The transfer of a bundle of rights can be done in a variety of ways- through an outright sale, gift, devise (in the will), or lease. In order for the new owner to gain full control over the real estate and all associated rights, they must receive what’s called “good title.” This means that there are no outstanding mortgages, liens, clouds on the title, etc. that would prevent them from taking possession and using the property as they see fit.
What Happens if One of the Rights is Violated?
If someone violates one of the real estate owner’s rights, they can take action. The real estate owner has a number of options, depending on the situation. They could enforce their right through the courts, or try to negotiate with the person who violated their right. If negotiations fail, the real estate owner could file a lawsuit.
Enforcing one’s rights through the court system is often a long and expensive process. Many people choose to try to negotiate first to avoid going to court. However, if negotiations fail and the real estate owner feels that they have no other choice but to use force or file a lawsuit, they will need to be prepared for a lengthy battle. In some cases, it may even be necessary to hire an attorney.
The real estate owner is the only person who can decide whether or not to file a lawsuit. However, if someone else has violated one of the real estate owner’s rights, it could be considered theft and they may face criminal charges as well as a civil suit from the real estate owner. Therefore, when negotiating with someone who has violated your real estate rights, it is important to consider all possible outcomes before agreeing to any terms.
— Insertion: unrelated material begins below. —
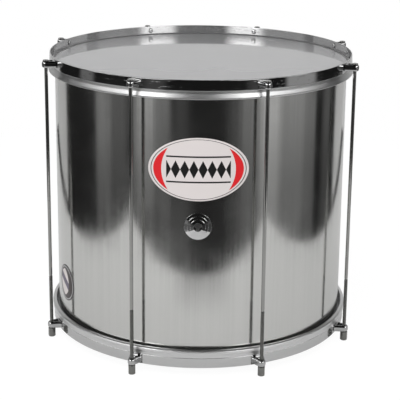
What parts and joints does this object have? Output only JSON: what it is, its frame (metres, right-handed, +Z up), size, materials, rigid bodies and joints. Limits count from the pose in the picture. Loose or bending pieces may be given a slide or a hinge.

When transferring title to real estate, it’s important to remember that the bundle of rights goes along with it. By understanding what these rights are, both buyers and sellers can be better informed about what they’re getting into and how the transfer will affect them. It’s also important for people to understand that these rights can be violated if someone takes action against them. If you’re thinking about buying or selling real estate, make sure you know what the bundle of rights includes so you can protect your interests.